_GIVEN INSTRUCTION_
Read through the data and report every line in which the word "with" occurs.

_DATASET CONTENT_

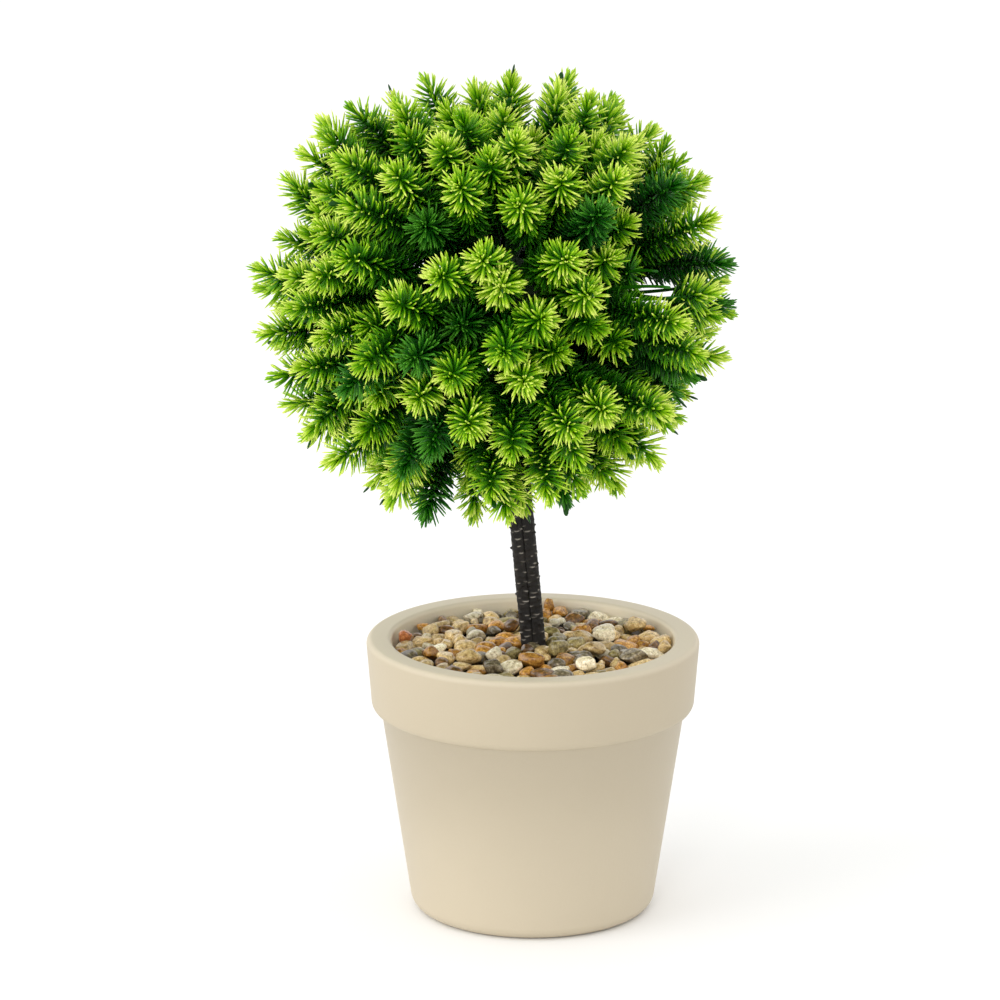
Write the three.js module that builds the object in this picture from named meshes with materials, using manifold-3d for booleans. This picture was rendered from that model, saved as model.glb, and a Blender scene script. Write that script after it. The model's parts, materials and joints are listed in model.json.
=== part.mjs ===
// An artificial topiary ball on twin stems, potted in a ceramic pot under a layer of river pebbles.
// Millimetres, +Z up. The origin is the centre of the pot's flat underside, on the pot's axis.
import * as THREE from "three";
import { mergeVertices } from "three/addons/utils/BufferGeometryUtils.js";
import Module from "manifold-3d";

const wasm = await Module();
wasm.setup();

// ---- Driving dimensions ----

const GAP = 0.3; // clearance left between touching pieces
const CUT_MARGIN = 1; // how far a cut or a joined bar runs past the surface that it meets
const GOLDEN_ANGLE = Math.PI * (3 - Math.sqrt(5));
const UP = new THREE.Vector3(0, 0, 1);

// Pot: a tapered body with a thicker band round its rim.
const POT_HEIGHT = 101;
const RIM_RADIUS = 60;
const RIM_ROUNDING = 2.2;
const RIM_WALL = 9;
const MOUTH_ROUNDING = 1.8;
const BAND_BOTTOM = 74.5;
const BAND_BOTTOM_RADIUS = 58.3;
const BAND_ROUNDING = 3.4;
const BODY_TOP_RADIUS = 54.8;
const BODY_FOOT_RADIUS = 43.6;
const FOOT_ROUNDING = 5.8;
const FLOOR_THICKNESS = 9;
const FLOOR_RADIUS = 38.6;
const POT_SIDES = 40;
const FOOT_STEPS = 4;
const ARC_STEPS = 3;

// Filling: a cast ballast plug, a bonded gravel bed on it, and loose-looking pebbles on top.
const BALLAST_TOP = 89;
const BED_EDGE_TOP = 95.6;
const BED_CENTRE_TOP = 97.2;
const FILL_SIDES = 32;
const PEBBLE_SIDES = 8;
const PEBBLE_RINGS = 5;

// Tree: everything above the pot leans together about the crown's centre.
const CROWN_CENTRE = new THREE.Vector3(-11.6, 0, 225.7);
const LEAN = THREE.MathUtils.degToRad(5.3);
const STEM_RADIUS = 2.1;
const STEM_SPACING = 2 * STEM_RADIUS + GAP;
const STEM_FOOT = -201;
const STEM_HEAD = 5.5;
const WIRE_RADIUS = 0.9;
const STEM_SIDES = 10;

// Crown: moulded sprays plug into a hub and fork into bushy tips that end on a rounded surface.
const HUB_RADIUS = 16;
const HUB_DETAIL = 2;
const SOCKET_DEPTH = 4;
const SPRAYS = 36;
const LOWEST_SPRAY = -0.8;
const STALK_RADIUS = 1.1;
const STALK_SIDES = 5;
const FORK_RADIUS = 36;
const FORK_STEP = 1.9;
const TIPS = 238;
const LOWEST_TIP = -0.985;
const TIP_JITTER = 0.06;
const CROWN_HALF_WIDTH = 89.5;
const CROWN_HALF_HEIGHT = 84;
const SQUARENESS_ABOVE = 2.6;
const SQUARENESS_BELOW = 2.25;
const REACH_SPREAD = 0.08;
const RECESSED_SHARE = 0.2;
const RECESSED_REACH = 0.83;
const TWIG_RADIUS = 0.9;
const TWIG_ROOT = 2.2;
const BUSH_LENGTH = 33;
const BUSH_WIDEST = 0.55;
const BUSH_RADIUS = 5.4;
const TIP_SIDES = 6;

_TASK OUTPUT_
Write the three.js module that builds the object in this picture from named meshes with materials, using manifold-3d for booleans. This picture was rendered from that model, saved as model.glb, and a Blender scene script. Write that script after it. The model's parts, materials and joints are listed in model.json.
// Pot: a tapered body with a thicker band round its rim.